The McDonald Center for Student Well-Being held its first annual Fresh Check Day mental health resource fair Wednesday on Fieldhouse Mall. 

Fresh Check Day is a nationwide initiative of the Jordan Porco Foundation aimed at holding these resource fairs on campuses across the country. The organization provides themes for resource tables to introduce students to a variety of information about mental health within a casual environment. 

Booths lined all four sides of the Clarke Memorial Fountain, representing an array of university resources with campus organizations including Campus Ministry, the Division of Student Affairs and the University Counseling Center. Graduate programs and student organizations also held tables at the event, which Sarah Besse, the director of the McDonald Center, shared came as part of Graduate Student Appreciation Week. Staff and students also queued for Travelin’ Tom’s Coffee of South Bend. 

Explaining the event’s purpose, Besse said, “The event is to raise awareness about mental health and suicide prevention in a more fun, low-barrier way for students to make having conversations more accessible.”

Besse explained that the event was made possible through the McDonald Center’s Substance Abuse Mental Health Services Garrett Lee Smith Grant from the Department of Health and Human Services, a $306,000 grant the Center received in February to support the expansion of mental health and suicide prevention programming at Notre Dame.

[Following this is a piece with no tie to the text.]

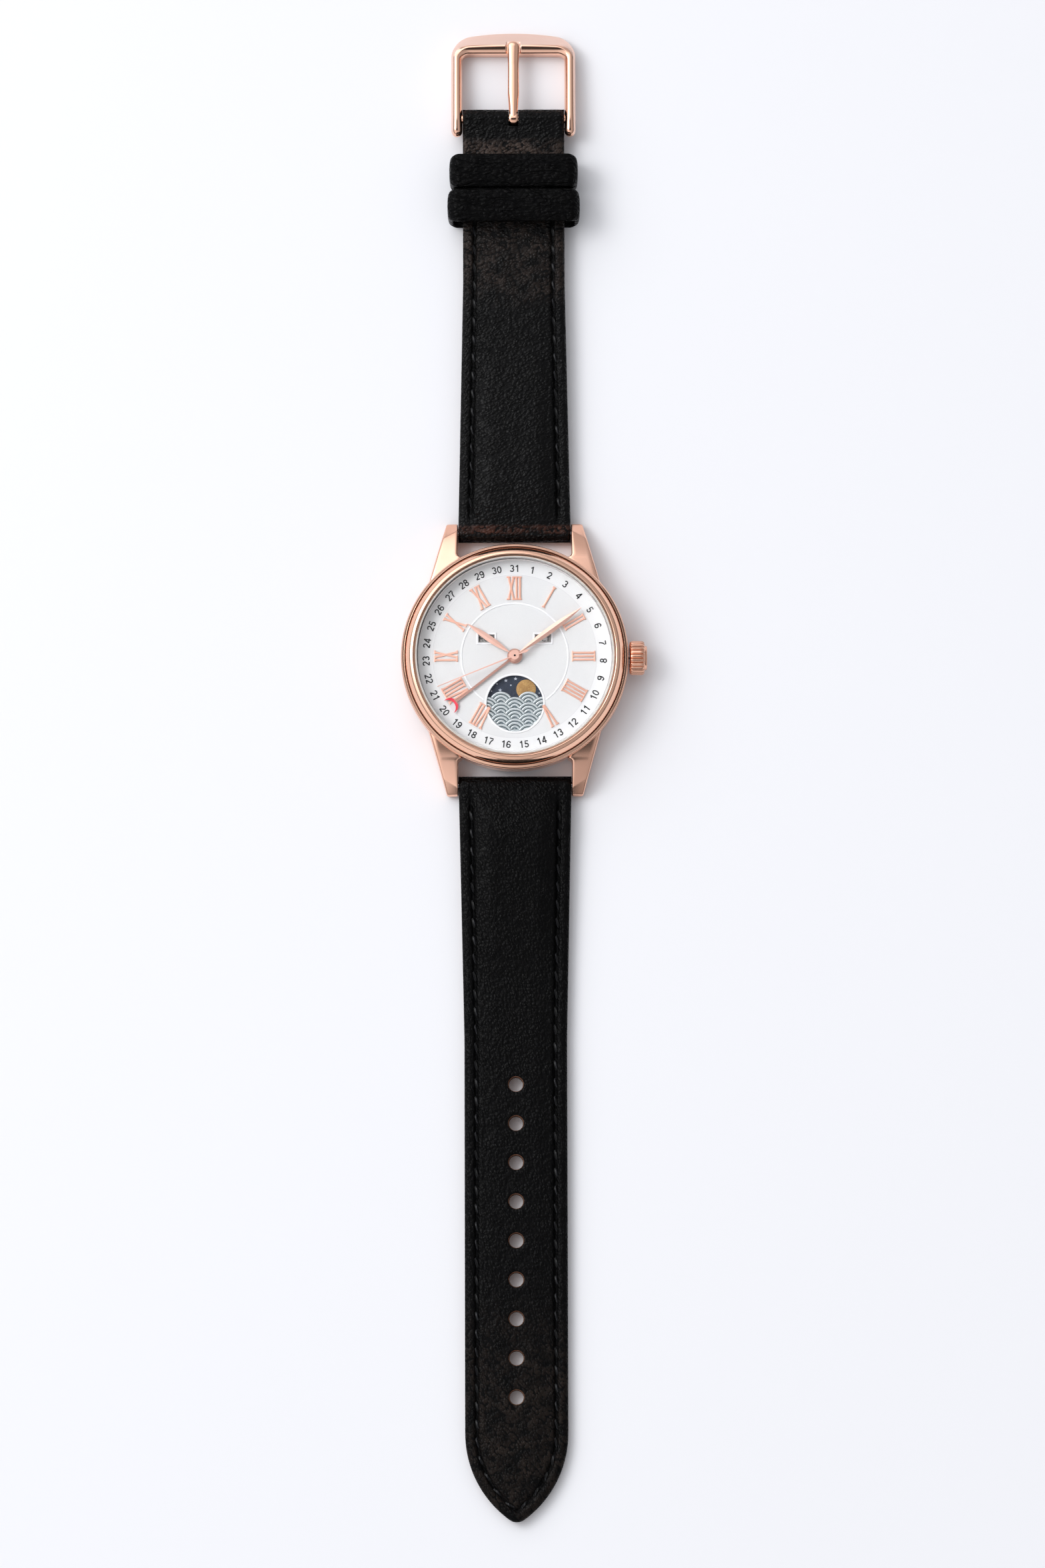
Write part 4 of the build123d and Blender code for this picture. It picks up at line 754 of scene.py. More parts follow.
holder_plastic = painted_finish("holder_plastic", (0.82, 0.81, 0.78), (0.76, 0.75, 0.72), 0.5, 700.0, 1e-5)
board_green = painted_finish("board_green", (0.1, 0.3, 0.17), (0.07, 0.22, 0.12), 0.35, 1500.0, 8e-6)
date_hand_metal = date_hand_finish()
moon_gold = moon_finish()
crystal_glass = crystal_finish()


# Case, bezel, glass and crown


def lug_shell(side, end):
    """One lug: sections |u|^9 + |v|^9 = 1 between an inner edge that curves into the case and a straight
    outer edge. Its top falls along an arc z = z0 - R + sqrt(R^2 - (y - y0)^2), then more steeply past a
    slanting crease."""
    crease = 19.85
    corner_y, corner_r, root_inner = 16.757, 0.7, 8.3
    near = np.concatenate([np.linspace(lug_root - 0.3, 15.8, 12), np.linspace(16.0, crease - 0.04, 20)])
    past = np.linspace(crease + 0.04, lug_tip - lug_nose, 9)
    rounded = lug_tip - lug_nose * (1 - np.sin(np.linspace(0.1, np.pi / 2, 9)))
    row = np.concatenate([near[:1], near, past, rounded])
    u, v = soft_section(64, 9.0)
    slant = np.interp(row, [16.9, crease, lug_tip - lug_nose], [0.0, 0.75, 0.0])
    y = row[:, None] - slant[:, None] * u
    inner = np.interp(y, [11.3, 12.6, 13.4, 15.2, 16.05], [11.2, 10.3, 9.3, 8.9, root_inner])
    curve = root_inner + np.sqrt(np.clip(corner_r**2 - (y - corner_y) ** 2, 0, None))
    curved = (y > corner_y - corner_r) & (y < corner_y)
    inner = np.where(curved, curve, np.where(y >= corner_y, lug_face, inner))
    outer = lug_root_x + (lug_tip_x - lug_root_x) * (y - lug_root) / (lug_tip - lug_root)
    fall, run = lug_root_z - lug_tip_z, lug_tip - lug_root
    arc = (run**2 + fall**2) / (2 * fall)
    top = lug_root_z - arc + np.sqrt(arc**2 - np.clip(y - lug_root, 0, None) ** 2)
    top = top - 0.3 * np.clip(row - crease, 0, None)[:, None] - 0.16 * (1 + u)
    foot = np.interp(y, [lug_root, lug_tip], [0.55, 0.35])
    nose = np.sqrt(np.clip(1 - ((row - lug_tip + lug_nose) / lug_nose) ** 2, 0, 1))
    size = np.where(row > lug_tip - lug_nose, nose, 1.0)
    size[0] = 0
    half_x = (outer - inner) / 2 * ((0.55 + 0.45 * size) * (size > 0))[:, None]
    x = (inner + outer) / 2 + half_x * u
    z = (top + foot) / 2 + (top - foot) / 2 * size[:, None] * v
    return capped_loft(np.stack([side * x, end * y, z], -1))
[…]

The grant has been deemed “ND Cares.” 

She added that the grant has already helped to support other programming on campus, most recently the launch of the pilot Peer Listening Program and a faculty toolkit, which Besse said provides “more robust information about how to promote well-being in the classroom.”

Chris Conway, director of the University Counseling Center, elaborated on the grant’s impact on the campus community. “We thought we would try to bring it to Notre Dame as part of this Notre Dame Cares Grant to raise awareness and get the community involved in learning about mental health and teaching others,” he said. 

Conway noted that through the grant, the McDonald Center has been able to address specific campus challenges, such as increasing engagement of ROTC students with mental health resources.

Besse shared hopes that the Center will better be able to engage with residential communities by building relationships with the wellness commissioners on each dorm’s hall council.

Senior Eyitayo Awe assisted in planning Fresh Check Day as the McDonald Center’s Senior Health and Wellness Fellow. Awe explained that the event and the rest of the Center’s programming revolve around the categories of alcohol education, stress management and generalized stress management, all with the goal of facilitating community engagement and campus discussion surrounding mental health. 

Awe also stressed the importance of the Center’s physical space on the second floor of St. Liam Hall, which is home to a break room, massage chairs, lounge areas and fireplaces.